Why doesn’t Coppola go for outright laughs more often? She knows how to stage a running gag, as she proves with Laura repeatedly having her ear talked off by another mother (Jenny Slate) at daycare who overshares about her love life. Dean’s business trip to a Mexican resort hotel comes at just the right point to change the look of the film and give the hijinks a different backdrop, though I wish the question of whether Fiona is the other woman had been resolved in a less obvious way. Experienced comedienne that she is, Jones makes a canny foil to Murray, who revels in Felix’s delight at the chance to help his daughter — at one point, Laura asks him, “Can you act just a little less excited about this?”
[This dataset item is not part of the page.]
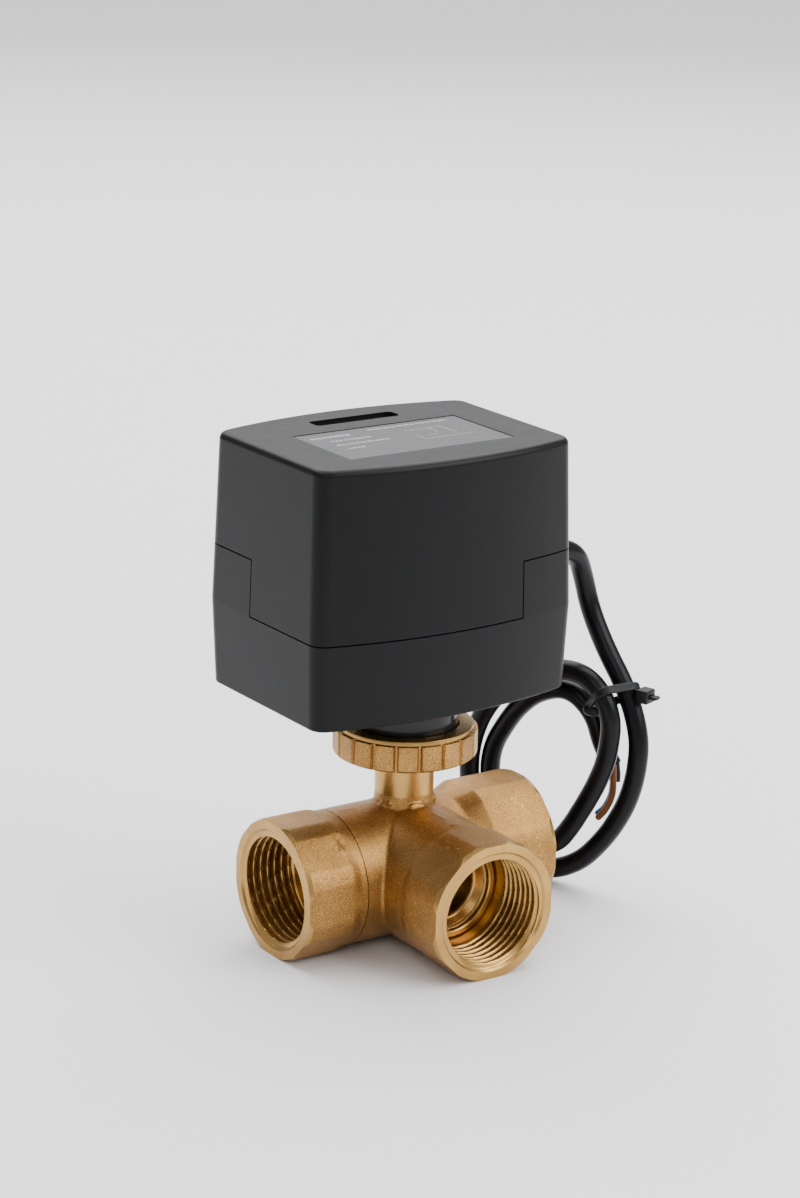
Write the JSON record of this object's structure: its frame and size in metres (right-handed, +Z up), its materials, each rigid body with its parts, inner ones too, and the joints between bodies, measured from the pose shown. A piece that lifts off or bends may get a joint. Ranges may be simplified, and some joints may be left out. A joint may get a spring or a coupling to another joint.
{
  "type": "motorised zone valve",
  "caption": "Motorised three-way zone valve: brass T body with a turning L-bore ball, notched coupling nut and a black two-shell electric actuator with a tied cable.",
  "frame": {"origin": "centre of the branch port's mouth, on the plane of its face", "axes": "+Z up along the valve stem, -Y out of the branch port, +X along the run towards the port beside the cable"},
  "size_m": [0.1252, 0.0798, 0.1456],
  "materials": {
    "brass_forged": "forged and sand-blasted, with turned faces",
    "brass_turned": "turned, satin",
    "ball_chrome": "plated and polished",
    "seat_white": "PTFE",
    "stem_steel": "turned stainless steel",
    "seal_rubber": "EPDM",
    "case_black": "fine spark-eroded texture, satin black",
    "case_gloss": "glossy black moulding",
    "label_grey": "printed dark foil label",
    "window_smoke": "smoked, glossy",
    "screw_steel": "zinc-plated steel",
    "plate_steel": "zinc-plated sheet steel",
    "gear_white": "natural acetal",
    "pinion_brass": "cut brass",
    "motor_can": "zinc-plated can",
    "switch_black": "moulded",
    "insulator": "insulating sheet and spacers",
    "board_green": "lacquered glass-fibre board",
    "terminal_green": "moulded",
    "capacitor_yellow": "moulded film capacitor case",
    "relay_blue": "moulded relay case",
    "core_insulation": "brown, blue and black core insulation",
    "cable_rubber": "moulded bushing",
    "cable_black": "black PVC sheath",
    "tie_black": "black nylon"
  },
  "bodies": {
    "housing": {"valve_body": "brass_forged", "run_port_connector": "brass_forged", "branch_seat_retainer": "brass_turned", "seat_left": "seat_white", "seat_right": "seat_white", "seat_branch": "seat_white", "stem_thrust_washer": "seat_white", "neck_retaining_ring": "stem_steel", "base_shell": "case_black", "mounting_spigot": "case_gloss", "cover_shell": "case_black", "label_plate": "label_grey", "window_lens": "window_smoke", "case_screws": "screw_steel", "lower_gear_plate": "plate_steel", "upper_gear_plate": "plate_steel", "gear_pillars": "brass_turned", "plate_screws": "screw_steel", "shaft_bush": "brass_turned", "idler_axle": "stem_steel", "gear_motor": "motor_can", "motor_screws": "screw_steel", "microswitch_lower": "switch_black", "microswitch_upper": "switch_black", "switch_spacers": "insulator", "switch_screws": "screw_steel", "board_posts": "brass_turned", "circuit_board": "board_green", "terminal_block": "terminal_green", "board_capacitor": "capacitor_yellow", "board_relay": "relay_blue", "lead_wires": "core_insulation", "cable_gland": "cable_rubber", "cable_lead": "cable_black", "cable_coil": "cable_black", "cable_tie": "tie_black", "cable_cores": "core_insulation"},
    "drive": {"ball": "ball_chrome", "stem": "stem_steel", "stem_o_rings": "seal_rubber", "output_shaft": "stem_steel", "output_gear": "gear_white", "cam_lower": "gear_white", "cam_upper": "gear_white", "position_disc": "gear_white"},
    "idler": {"idler_gear": "gear_white"},
    "motor_drive": {"motor_pinion": "pinion_brass", "motor_shaft": "stem_steel"},
    "nut_carrier": {"nut_slip_washer": "stem_steel"},
    "nut": {"coupling_nut": "brass_turned"},
    "lever_lower": {"switch_lever_lower": "stem_steel"},
    "lever_upper": {"switch_lever_upper": "stem_steel"}
  },
  "joints": [
    {"name": "valve_turn", "type": "hinge", "parent": "housing", "child": "drive", "pos_m": [0, 0.0452, 0], "axis": [0, 0, 1], "range_deg": [0, 90]},
    {"name": "idler_turn", "type": "hinge", "parent": "housing", "child": "idler", "pos_m": [-0.0189, 0.03041, 0.065], "axis": [0, 0, 1], "range_deg": [-270, 0]},
    {"name": "motor_turn", "type": "hinge", "parent": "housing", "child": "motor_drive", "pos_m": [-0.025, 0.0452, 0.065], "axis": [0, 0, 1], "range_deg": [0, 630]},
    {"name": "nut_travel", "type": "slide", "parent": "housing", "child": "nut_carrier", "axis": [0, 0, 1], "range_m": [-0.006, 0]},
    {"name": "nut_spin", "type": "hinge", "parent": "nut_carrier", "child": "nut", "pos_m": [0, 0.0452, 0.038], "axis": [0, 0, 1], "range_deg": [-1440, 0]},
    {"name": "lever_lower_press", "type": "hinge", "parent": "housing", "child": "lever_lower", "pos_m": [0.01403, 0.037, 0.079], "axis": [0, 0, -1], "range_deg": [0, 4.2], "stiffness_Nm_per_rad": 0.004},
    {"name": "lever_upper_press", "type": "hinge", "parent": "housing", "child": "lever_upper", "pos_m": [0.01403, 0.037, 0.087], "axis": [0, 0, -1], "range_deg": [0, 4.2], "stiffness_Nm_per_rad": 0.004}
  ],
  "couplings": [
    {"joint": "idler_turn", "follows": "valve_turn", "ratio": -3},
    {"joint": "motor_turn", "follows": "valve_turn", "ratio": 7},
    {"joint": "nut_travel", "follows": "nut_spin", "m_per_rad": 0.00023873}
  ]
}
The match between the attention-starved Laura and Felix, who soaks up attention wherever he goes —she finds him entertaining the crowd at a bar in La Manzanilla by singing “Mexicali Rose” — is good for more than just laughs. It also leads to her finally confronting him about how he treated her mother and talking out the issues in her marriage with Dean, which gives Wayans a chance to do some good acting as Dean learns how his wife has been feeling. (Remember how good Wayans was in a dramatic role in Requiem for a Dream? Why doesn’t he do drama more often?) Murray, too, equals the heights he hit in Coppola’s Lost in Translation, here playing a bon vivant who recognizes the damage he’s left behind but can’t live any other way. These things keep On the Rocks emotionally grounded without taking away from the sheer uncomplicated pleasure of this comedy. That’s worth treasuring at any time, but especially now.

On the Rocks
Starring Rashida Jones and Bill Murray. Written and directed by Sofia Coppola. Rated R.